Private tax debt collection, tax-related passport restrictions are part of transportation bill baggage
Private debt collectors are back in the tax bill business, essentially chauffeured in as part of the new highway funding bill.
In addition, some U.S. passport holders will find that their international travel documents have been pulled, or they can't get or renew them, because they owe $50,000 or more to the Internal Revenue Service.
These two provisions are part of H.R. 22, the Fixing America's Surface Transportation Act (FAST), that Congress passed on Dec. 3. The House vote was 359 to 65; it was 83 to 16 in the Senate. The president is expected to sign signed the legislation into law on Dec. 4.
The FAST Act provides $305 billion for road, rail, waterway, freight and infrastructure projects, over five years. That's the longest term of any transportation measure in 17 years.
Part of the money will come from requiring the IRS to use private bill collectors to bring in certain overdue federal tax amounts. This is estimated to raise $2.4 billion over 10 years.
The passport provision is projected to bring in $398 million over 10 years.
Those who objected to both provisions say the cost to affected individuals will be even greater.

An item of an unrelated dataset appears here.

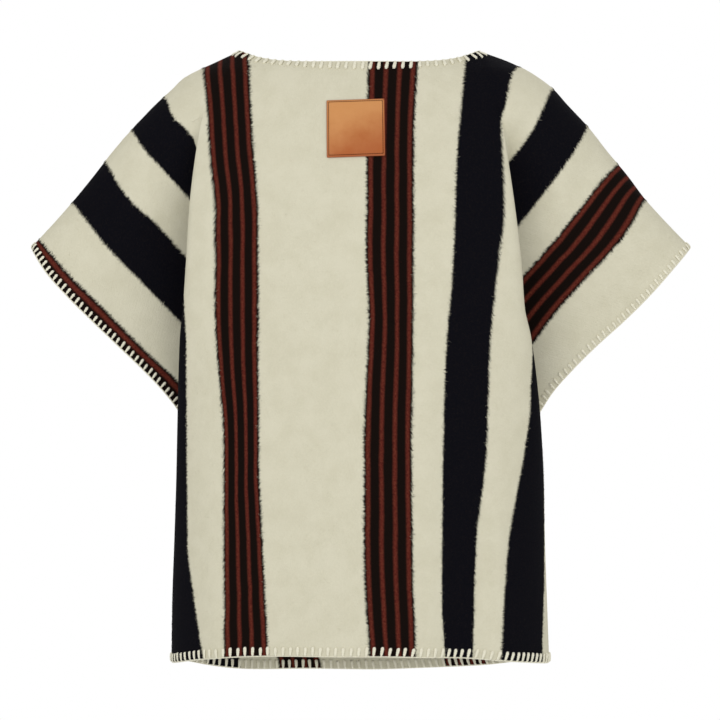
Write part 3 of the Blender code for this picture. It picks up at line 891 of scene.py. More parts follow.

Debt collectors return: Under the new highway bill, the IRS must contract with private debt collection agencies on accounts that have been designated as inactive because the agency has determined it doesn't have the resources to pursue them or because they are too old.
Some tax accounts would excepted form the debt collector law: those being paid by installment agreements, are under litigation, where the taxpayer is deceased or under 18 years old, or where a spouse is seeking relief from a tax position taken by his/her husband/wife.
Opponents of the bill collector provisions pointed point to previously failed efforts in this area. The IRS first used private collection agencies in 2006, but abandoned the program in 2009, due in part to taxpayer complaints about the collectors' aggressive tactics.
"The third time won't be the charm," said Tony Reardon, president of the National Treasury Employees Union (which represents IRS employees), of the new private collection requirements. "Reviving the experiment again will deliver the same disastrous results."
However, lawmakers who agree with Reardon weren't able to convince their colleagues to strike the provision.
Passport problems: Similarly, the transportation bill provision permitting the State Department to revoke passports of individuals with delinquent taxes of more than $50,000 also went largely unopposed on Capitol Hill.
This revocation ability generally would apply in cases where a taxpayer is subject to a lien, or notice that a tax debt is owed, or the next step, a levy, which gives the IRS authority to seize assets.
Passports would be safe in cases where a taxpayer is working to pay the debt, for example, by establishing a tax installment payment plan, or is fighting the bill via IRS appeals or in court.
The IRS will certify the identity of persons whose tax debt falls under the passport revocation parameters and pass that information along to the State Department for action. This new IRS account review concerns some, such as the conservative Heritage Foundation, which opposed "further empowering the IRS to harass and inconvenience American citizens, especially those living abroad," particularly in light of the agency's "targeting of specific nonprofit groups and myriad other abuses."
Groups who represent U.S. citizens living abroad also say the provision could cause problems since those Americans rely on their passports for more than just travel.
As these two new (or renewed in the case of private debt collectors) provisions are implemented, we can be sure that their opponents will be closely watching for problems.